A couple of weeks ago the Dutch Chamber of Commerce announced the number of newly started companies in the first quarter of 2018. Guess what? It was the highest number in five years’ time, and there were ten percent more new companies compared to the first quarter of 2017! And what does a higher number of companies imply? More competition for available capital! So, are you looking for financing for your firm? Well, don’t worry too much…
There is more than enough funding available in the Netherlands. It won’t hurt, though, to do some research into which forms of financing exist. This will help you choose the source of funding that best suits your situation and company stage. This in turn increases the chances you will successfully raise funding. The overview below will help you make the best choice.

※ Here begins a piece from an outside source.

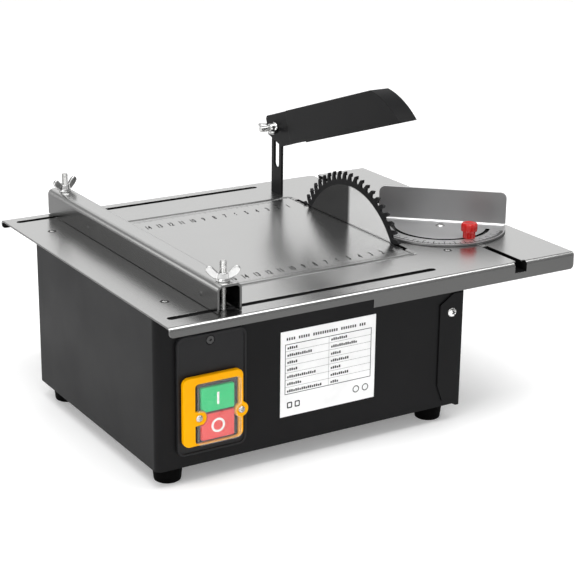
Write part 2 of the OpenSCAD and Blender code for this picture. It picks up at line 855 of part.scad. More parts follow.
// The hood's side outline, lengths measured forward from the bolt, grown inward by inset
module hood_outline(inset) {
    difference() {
        translate([-guard_len - 5, hood_w[0] - inset])
            square([guard_len + 5 - hood_rear + inset, hood_w[1] - hood_w[0]]);
        difference() {
            translate([-guard_len - 10, hood_w[0] - 20]) square([guard_len + 10 - nose_c[0], 60]);
            translate([-nose_c[0], nose_c[1]]) circle(nose_r - inset, $fn = 128);
        }
    }
}

module guard_ear() {
    back = 13;
    chamfer = [19, 12.5];                 // cut-off lower rear corner, along and up
    over = chamfer * eps / chamfer[1];
    difference() {
        translate([-22, hood_w[0]]) square([22 + back, hood_w[1] - hood_w[0]]);
        translate([back, hood_w[0]])
            polygon([[over[0], chamfer[1] + over[1]], [-chamfer[0] - over[0], -over[1]],
                [over[0], -over[1]]]);
        difference() {
            translate([back - 3, hood_w[1] - 3]) square(4);
            translate([back - 3, hood_w[1] - 3]) circle(3);
        }
        circle(stud_r + run_gap);
    }
}

module guard_hood() {
    inner = [hood_x[0] + hood_t, hood_x[1] - hood_t];
    joggle = [[ear_x_guard[0], -21], [ear_x_guard[1], -21], [ear_x_guard[1], -23.2],
        [inner[0], -28], [hood_x[0], -28], [hood_x[0], -26], [ear_x_guard[0], -22]];
    color(black_paint) on_table() at_guard_bolt(guard_tilt) {
        difference() {
            slab_x(hood_x[0], hood_x[1]) hood_outline(0);
            slab_x(inner[0], inner[1]) hood_outline(hood_t);
        }
        slab_x(ear_x_guard[0], ear_x_guard[1]) guard_ear();
        translate([0, 0, hood_w[0]]) linear_extrude(hood_w[1] - hood_w[0]) polygon(joggle);
    }
}

module guard_wing_nut() {
    color(steel) on_table() at_guard_bolt(0) translate([ear_x_guard[0] - face_gap, 0, 0])
        rotate([98, 0, 0]) rotate([0, -90, 0]) wing_nut();
}

// ---------------------------------------------------------------- blade and arbor

function polar(r, a) = [r * cos(a), r * sin(a)];

// One tooth's outline: back foot, heel, tip, and the foot of its leading face
function tooth(a, pitch) = [
    polar(blade_r - tooth_depth + 0.8, a - 0.77 * pitch),
    polar(blade_r - 1.2, a - 0.43 * pitch),
    polar(blade_r, a),
    polar(blade_r - tooth_depth, a - 0.18 * pitch)];

module saw_blade() {
    pitch = 360 / blade_teeth;
    color("gray") on_table() translate([0, blade_y, axis_z]) difference() {
        slab_x(blade_x - kerf / 2, blade_x + kerf / 2)
            polygon([for (i = [0:blade_teeth - 1], p = tooth(i * pitch, pitch)) p]);
        for (side = [-1, 1])
            rod_x(blade_x + side * (blade_t / 2 + 1) - 1, blade_x + side * (blade_t / 2 + 1) + 1,
                blade_r - tooth_depth - 2);
        rod_x(blade_x - 5, blade_x + 5, arbor_r);
    }
}

module arbor_shaft() {
    color(steel) on_table() translate([0, blade_y, axis_z]) rod_x(pulley_x[0] - 2, 254.5, arbor_r);
}

module inner_flange() {
    face = blade_x - blade_t / 2;
    color(steel) on_table() translate([0, blade_y, axis_z]) difference() {
        union() {
            rod_x(face - flange_w, face, flange_r);
            rod_x(housing_x[1] + 1, face, 10);
        }
        rod_x(200, 250, arbor_r);
    }
}

module outer_flange() {
    face = blade_x + blade_t / 2;
    color(steel) on_table() translate([0, blade_y, axis_z]) difference() {
        rod_x(face, face + flange_w, flange_r);
        rod_x(200, 260, arbor_r);
    }
}

module arbor_nut() {
    face = blade_x + blade_t / 2 + flange_w;
    color(steel) on_table() translate([face, blade_y, axis_z]) rotate([0, 90, 0]) difference() {
        cylinder(r = 11, h = 8, $fn = 6);
        translate([0, 0, -eps]) cylinder(r = arbor_r, h = 10);
    }
}

function arbor_bearing_x() = [housing_x[0] + 1, housing_x[1] - 1 - arbor_bearing_w];

module arbor_housing() {
    foot_z = axis_z - housing_r - 6;
    color("darkgray") on_table() difference() {
        union() {
            rod_x(housing_x[0], housing_x[1], housing_r, blade_y, axis_z);
            block([housing_x[0], blade_y - 30, foot_z], [housing_x[0] + 6, blade_y + 30, axis_z + 8]);
        }
        rod_x(housing_x[0] - eps, housing_x[1] + eps, 9, blade_y, axis_z);
        for (x = arbor_bearing_x())
            rod_x(x - 1 - eps, x + arbor_bearing_w + 1 + eps, arbor_bearing_r, blade_y, axis_z);
        for (y = [blade_y - 25, blade_y + 25], z = [foot_z + 5, axis_z + 2])
            rod_x(housing_x[0] - eps, housing_x[0] + 8, 2.2, y, z);
    }
}

module bearing_x(x0, w, outer, bore) {
    difference() {
        rod_x(x0, x0 + w, outer);
        rod_x(x0 - eps, x0 + w + eps, bore + run_gap);
    }
}

module arbor_bearings() {
    color(steel) on_table() translate([0, blade_y, axis_z])
        for (x = arbor_bearing_x()) bearing_x(x, arbor_bearing_w, arbor_bearing_r, arbor_r);
}

module pulley(r, bore) {
    lip = 2.2;
    difference() {
        union() {
            rod_x(pulley_x[0], pulley_x[1], r);
            rod_x(pulley_x[0], pulley_x[0] + 1.4, r + lip);
            rod_x(pulley_x[1] - 1.4, pulley_x[1], r + lip);
        }
        rod_x(pulley_x[0] - eps, pulley_x[1] + eps, bore);
    }
}

module arbor_pulley() {
    color("darkgray") on_table() translate([0, blade_y, axis_z]) pulley(arbor_pulley_r, arbor_r);
}

module motor_pulley() {
    color("darkgray") on_table() translate([0, motor_y, motor_z]) pulley(motor_pulley_r, motor_shaft_r);
}

// The belt's side outline: a band round both pulleys, grown by g from their rims
module belt_outline(g) {
    gap = [blade_y - motor_y, axis_z - motor_z];
    span = norm(gap);
    lean = atan2(gap[1], gap[0]);
    r0 = motor_pulley_r + g;
    r1 = arbor_pulley_r + g;
    wrap = asin((r1 - r0) / span);
    translate([motor_y, motor_z]) rotate(lean) {
        circle(r0);
        translate([span, 0]) circle(r1);
        polygon([polar(r0, 90 + wrap), polar(r0, -90 - wrap),
            polar(r1, -90 - wrap) + [span, 0], polar(r1, 90 + wrap) + [span, 0]]);
    }
}

module drive_belt() {
    mid = (pulley_x[0] + pulley_x[1]) / 2;
    color([0.08, 0.08, 0.08]) on_table() slab_x(mid - belt_w / 2, mid + belt_w / 2) difference() {
        belt_outline(0.3 + belt_t);
        belt_outline(0.3);
    }
}

// The upright plate that carries the arbor housing, with its foot on the bottom plate
module drive_plate() {
    color("darkgray") on_table() difference() {
        union() {
            block([plate_x[0], blade_y - 42, floor_z], [plate_x[1], blade_y + 42, axis_z + 16]);
            block([plate_x[0], blade_y - 42, floor_z], [plate_x[1] + 22, blade_y + 42, floor_z + 4]);
        }
        rod_x(plate_x[0] - eps, plate_x[1] + eps, 8, blade_y, axis_z);
        for (y = [blade_y - 25, blade_y + 25], z = [axis_z - housing_r - 1, axis_z + 2])
            rod_x(plate_x[0] - eps, plate_x[1] + eps, 2.2, y, z);
        for (y = [blade_y - 30, blade_y + 30])
            translate([plate_x[1] + 12, y, floor_z - eps]) cylinder(r = 2.1, h = 6);
    }
}

// ---------------------------------------------------------------- motor

module at_motor() {
    on_table() translate([0, motor_y, motor_z]) children();
}

module motor_shaft() {
    color(steel) at_motor() rod_x(rear_bell_x[0] + 1.5, pulley_x[1] + 1, motor_shaft_r);
}

module armature() {
    color("chocolate") at_motor() difference() {
        union() {
            for (i = [0:11]) rotate([i * 30, 0, 0]) block([96, -5.2, 8], [134, 5.2, 26]);
            rod_x(92, 138, 17);
            rod_x(141, 149, 11);
            rod_x(138, 141, 8);
        }
        rod_x(80, 160, motor_shaft_r);
    }
}

module motor_can() {
    color("dimgray") at_motor() difference() {
        rod_x(can_x[0], can_x[1], motor_r);
        rod_x(can_x[0] - eps, can_x[1] + eps, motor_r - 2.5);
    }
}

module field_magnets() {
    color([0.25, 0.25, 0.27]) at_motor()
        for (side = [0, 180]) rotate([side, 0, 0]) intersection() {
            difference() {
                rod_x(94, 137, motor_r - 2.6);
                rod_x(90, 140, 28.5);
            }
            block([90, -26, 8], [140, 26, motor_r]);
        }
}

module motor_brushes() {
    color([0.1, 0.1, 0.1]) at_motor()
        for (side = [-1, 1])
            block([142, side * 21.5 - 10, -3], [148, side * 21.5 + 10, 3]);
}

module motor_bell(x0, x1, inward, bearing_x0) {
    difference() {
        union() {
            rod_x(x0, x1, motor_r);
            rod_x(inward ? x0 - 3 : x1, inward ? x0 : x1 + 3, motor_r - 2.6);
        }
        rod_x(inward ? x0 - 3 - eps : x0 + 4, inward ? x1 - 4 : x1 + 3 + eps, motor_r - 6);
    }
}

module motor_front_bell() {
    color("darkgray") at_motor() difference() {
        union() {
            motor_bell(front_bell_x[0], front_bell_x[1], true);
            rod_x(front_bell_x[0], front_bell_x[1], motor_bearing_r + 3);
        }
        rod_x(front_bell_x[0] - eps, front_bell_x[1] - 2, motor_bearing_r);
        rod_x(front_bell_x[0], front_bell_x[1] + eps, motor_shaft_r + 1);
        for (side = [-1, 1]) rod_x(front_bell_x[1] - 8, front_bell_x[1] + eps, 2, side * 25, 0);
    }
}

module motor_rear_bell() {
    color("darkgray") at_motor() difference() {
        union() {
            motor_bell(rear_bell_x[0], rear_bell_x[1], false);
            rod_x(rear_bell_x[0], rear_bell_x[1], motor_bearing_r + 3);
        }
        rod_x(rear_bell_x[0] + 1, rear_bell_x[1] + eps, motor_bearing_r);
        for (i = [0:7]) rotate([i * 45, 0, 0])
            block([rear_bell_x[0] - eps, -3, 18], [rear_bell_x[0] + 5, 3, 29]);
    }
}

module motor_bearings() {
    color(steel) at_motor() {
        bearing_x(front_bell_x[1] - 2 - motor_bearing_w, motor_bearing_w, motor_bearing_r, motor_shaft_r);
        bearing_x(rear_bell_x[0] + 1, motor_bearing_w, motor_bearing_r, motor_shaft_r);
    }
}

// The angle bracket that the motor's front bell is screwed to
module motor_bracket() {
    color("darkgray") on_table() difference() {
        union() {
            block([bracket_x[0], motor_y - 36, floor_z], [bracket_x[1], motor_y + 36, motor_z + 34]);
            block([bracket_x[0], motor_y - 36, floor_z], [bracket_x[1] + 18, motor_y + 36, floor_z + 4]);
        }
        rod_x(bracket_x[0] - eps, bracket_x[1] + eps, 9, motor_y, motor_z);
        for (side = [-1, 1])
            rod_x(bracket_x[0] - eps, bracket_x[1] + eps, 2.2, motor_y + side * 25, motor_z);
        for (side = [-1, 1])
            translate([bracket_x[1] + 9, motor_y + side * 28, floor_z - eps]) cylinder(r = 2.1, h = 6);
    }
}

function bracket_screw_places() = [
    [bracket_x[1] + 9, motor_y - 28], [bracket_x[1] + 9, motor_y + 28],
    [plate_x[1] + 12, blade_y - 30], [plate_x[1] + 12, blade_y + 30]];

// Screws through both brackets' feet, through the bracket into the motor, and into the arbor housing
module bracket_screws() {
    foot_z = axis_z - housing_r - 1;
    color(steel) on_table() {
        for (p = bracket_screw_places()) translate([p[0], p[1], 0]) {
            translate([0, 0, body_z - 1]) cylinder(r = 2, h = 6 + body_t);
            translate([0, 0, floor_z + 4]) cylinder(r = 3.8, h = 3, $fn = 6);
            translate([0, 0, body_z - 2.4]) cylinder(r = 3.6, h = 2.4);
        }
        for (side = [-1, 1]) {
            rod_x(front_bell_x[1] - 7, bracket_x[1], 2, motor_y + side * 25, motor_z);
            rod_x(bracket_x[1], bracket_x[1] + 2.6, 3.6, motor_y + side * 25, motor_z);
        }
        for (y = [blade_y - 25, blade_y + 25], z = [foot_z, axis_z + 2]) {
            rod_x(plate_x[0] - 2, housing_x[0] + 7, 2, y, z);
            rod_x(housing_x[0] + 6, housing_x[0] + 9, 3.6, y, z);
        }
    }
}

// ---------------------------------------------------------------- what is drawn

table_top();
insert_plate();
insert_frame();
table_screws();
table_nuts();
body_shell();
shell_tabs();
side_panel();
panel_screws();
bottom_plate();
feet();
foot_screws();
cable_gland();
rating_label();
switch_plate();
switch_plate_screw();
switch_flange();
switch_flange_screws();
switch_housing();
switch_cover();
start_button();
stop_button();
button_springs();
switch_terminals();
fence_channel();
fence_studs();
fence_washers();
fence_nut_front();
fence_nut_rear();
miter_bar();
miter_plate();
miter_pivot_screw();
miter_lock_stud();
miter_knob();
guard_post();
guard_post_nuts();
guard_bolt();
guard_hood();
guard_wing_nut();
saw_blade();
arbor_shaft();
inner_flange();
outer_flange();
arbor_nut();
arbor_housing();
arbor_bearings();
arbor_pulley();
drive_plate();
drive_belt();
motor_pulley();
motor_shaft();
armature();
motor_can();
field_magnets();
motor_brushes();
motor_front_bell();
motor_rear_bell();
motor_bearings();
motor_bracket();
bracket_screws();
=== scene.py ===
"""Looks of a benchtop table saw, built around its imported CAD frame. Metres, +Z up."""

import json
import math

import bmesh
import bpy
from mathutils import Matrix, Vector


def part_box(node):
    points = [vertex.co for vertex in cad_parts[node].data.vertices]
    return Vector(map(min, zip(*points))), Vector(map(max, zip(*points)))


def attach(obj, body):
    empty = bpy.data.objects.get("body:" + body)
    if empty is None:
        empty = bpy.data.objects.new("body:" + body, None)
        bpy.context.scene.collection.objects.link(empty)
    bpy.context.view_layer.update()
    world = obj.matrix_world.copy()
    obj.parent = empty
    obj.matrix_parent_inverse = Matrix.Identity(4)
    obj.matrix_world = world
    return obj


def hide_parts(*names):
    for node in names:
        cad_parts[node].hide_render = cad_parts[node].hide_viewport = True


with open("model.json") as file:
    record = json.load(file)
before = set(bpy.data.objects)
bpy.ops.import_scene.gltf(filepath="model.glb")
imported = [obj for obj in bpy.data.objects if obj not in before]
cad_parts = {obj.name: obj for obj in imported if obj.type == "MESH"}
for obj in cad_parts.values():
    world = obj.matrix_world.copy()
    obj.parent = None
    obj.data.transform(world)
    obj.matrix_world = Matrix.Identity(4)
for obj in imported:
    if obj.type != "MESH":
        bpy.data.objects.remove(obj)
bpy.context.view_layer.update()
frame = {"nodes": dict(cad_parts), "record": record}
nodes = frame["nodes"]

# ------------------------------------------------------------------ places

MM = 0.001
TABLE_LO, TABLE_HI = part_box("table_top")
FLAT = Matrix.Identity(4)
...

12 sources of finance for entrepreneurs
Explanation: Have some savings left yourself? Just received a nice bonus? Why not invest it in your own company! You don’t necessarily have to invest in terms of cash. If a co-founder or a partner invests his/her hours in helping you start your business next to his/her job, that is also considered an investment. Or what about a founder making an office, machines or a technology license available? All of these are sources of investment. Temporarily not paying yourself any wage is also an option.
When to choose this source of financing: Founders can obviously invest in their own company at all times. However, you usually see this happening when the company has just been founded. When a company is set up, in many cases no revenues or external financing is available, while there are always some startup costs to cover. In terms of the size of the investment, you can go all out (as far as your bank account allows you to). Advantage of this form of investment: it may be perceived as positive by an external financier that a founder has some “skin the game” as well. Why would another person take the risk of investing in your company if you have never been prepared to take the risk yourself?
Explanation: Before you approach professional investors, it might be worthwhile to raise some funding within your network of family, friends and fools. These are often people from your family or social network who are close to you and mainly invest because they have faith in your idea or in you as a person/entrepreneur. As they are usually not professional investors, you should not expect a professional assessment of your plans from such an investor.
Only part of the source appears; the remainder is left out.